Speaking of Hindi cinema, she feels the presence of Indian pop cinema, its culture has been present in works amongst many South Asian artists in the West, and it is only when a white mainstream artist appropriates it that it gains the attention and recognition it deserves.
Marjara first drew attention at the 1990 Montreal Word Film Festival with her film, 24 Hours. Her second film, a ten minute experimental film called, The Incredible Shrinking Woman received an honorable mention at the 1994 Semana de Cine Experimental at Madrid.

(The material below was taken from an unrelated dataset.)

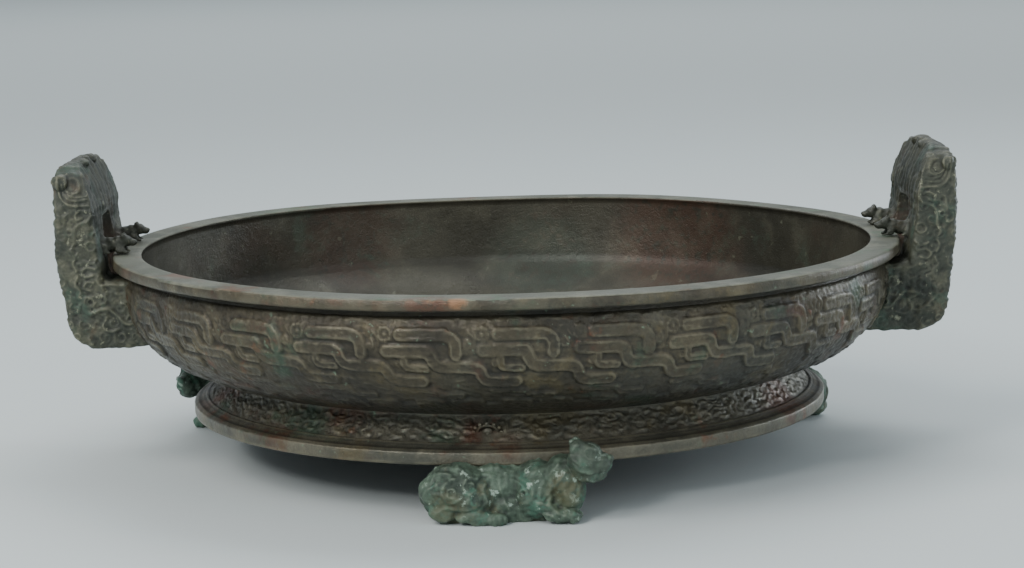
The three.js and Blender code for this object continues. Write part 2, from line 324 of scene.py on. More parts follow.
# Patina: dark and lighter bronze, red and green patches, pale flecks, worn ridges and dirty hollows.
# Each noise has a shift of its own so that the layers don't line up.
def patina(name, look):
    material = bpy.data.materials.new(name)
    material.use_nodes = True
    nodes = material.node_tree.nodes
    links = material.node_tree.links
    shader = nodes["Principled BSDF"]
    place = nodes.new("ShaderNodeTexCoord").outputs["Object"]

    def add(kind, sockets, **settings):
        node = nodes.new("ShaderNode" + kind)
        for name, value in settings.items():
            setattr(node, name, value)
        fill(node, sockets)
        return node.outputs

    def fill(node, sockets):
        for socket, value in sockets.items():
            if hasattr(value, "is_output"):
                links.new(value, node.inputs[socket])
            else:
                node.inputs[socket].default_value = value

    def noise(scale, detail=5.0, rough=0.6, shift=0.0):
        moved = add("Mapping", {"Vector": place, "Location": (shift, shift * 0.7, shift * 0.4)})[0]
        return add("TexNoise", {"Vector": moved, "Scale": scale, "Detail": detail,
                                "Roughness": rough})["Fac"]

    def span(source, low, high, to=1.0, start=0.0):
        return add("MapRange", {"Value": source, "From Min": low, "From Max": high, "To Min": start,
                                "To Max": to}, interpolation_type='SMOOTHSTEP')["Result"]

    def mix(share, first, second):
        return add("Mix", {0: share, 6: first, 7: second}, data_type='RGBA')[2]

    def combine(first, second, operation='MULTIPLY'):
        return add("Math", {0: first, 1: second}, operation=operation)[0]

    wear = add("Attribute", {}, attribute_name="wear")["Fac"]
    height = add("SeparateXYZ", {"Vector": place})["Z"]
    patchScale, grainScale = look["patchScale"], look["grainScale"]
    colour = mix(span(noise(patchScale), 0.38, 0.62), look["dark"], look["mid"])
    lighter = span(noise(patchScale * 3.1, shift=3.0), 0.45, 0.7, 0.75)
    colour = mix(lighter, colour, look["light"])
    for scale, shift, low, high, strength, patchColour in look["patches"]:
        cover = span(noise(scale, 6.0, 0.65, shift), low, high, strength)
        colour = mix(cover, colour, patchColour)
    grain = span(noise(grainScale, 4.0, 0.7, 7.0), 0.3, 0.7)
    colour = mix(combine(grain, look["grain"]), colour, look["grainColour"])
    broken = span(noise(75, shift=15.0), 0.36, 0.6)
    ridges = combine(broken, span(wear, 0.55, 0.85, look["ridge"]))
    colour = mix(ridges, colour, look["ridgeColour"])
    colour = mix(span(wear, 0.48, 0.15, look["hollow"]), colour, look["hollowColour"])
    for centre, reach, strength, spotColour in look["spots"]:
        gap = add("VectorMath", {0: place, 1: centre}, operation='DISTANCE')["Value"]
        cover = span(gap, reach, reach * 0.5, strength)
        speckled = combine(cover, span(noise(260, shift=9.0), 0.34, 0.52))
        colour = mix(speckled, colour, spotColour)
    if look["dirt"]:
        colour = mix(span(height, *lowDirt, look["dirt"]), colour, tone(30, 30, 28))
        neck = combine(span(height, *neckDirt, look["dirt"]), span(height, *neckDirtEnd))
        colour = mix(neck, colour, tone(34, 34, 31))

    gloss = span(noise(patchScale * 1.7, shift=5.0), 0.3, 0.7, look["roughHigh"], look["roughLow"])
    gloss = combine(gloss, span(wear, 0.2, 0.8, look["ridgeRough"], 1.1))
    fine = combine(noise(grainScale * 1.3, 5.0, 0.65, 11.0), look["fineBump"])
    coarse = combine(noise(grainScale * 0.28, 4.0, 0.6, 13.0), look["coarseBump"])
    pits = span(noise(grainScale * 0.55, 2.0, 0.5, 17.0), 0.66, 0.74)
    pits = combine(pits, -look["pitBump"])
    relief = combine(combine(fine, coarse, 'ADD'), pits, 'ADD')
    bump = add("Bump", {"Strength": 1.0, "Distance": 0.001, "Height": relief})["Normal"]
    fill(shader, {"Base Color": colour, "Roughness": gloss, "Metallic": look["metal"],
                  "Specular IOR Level": look["shine"], "Normal": bump})
    return material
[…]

That was about a woman who is shrinking in size and is afraid she might disappear. So, she goes to see a shrink, who tells her that there is nothing wrong with her. The movie is about "everyday life in an anorexic culture", she says.
Ahead lies another dramatic film, again dealing with fantasy and reality, which Marjara wants to explore further.
"That is as far as I can explain at the moment, but, yes, I do plan to make more films," she says.
Marjara plans to show the film at the documentary film festival that takes place in Bombay every second year.
"I also plan a solo screening in a theatre in Bombay. Helen always did it solo, didn't she? I'd like that a lot...."
Would that be stretching the limits of reality? Perhaps.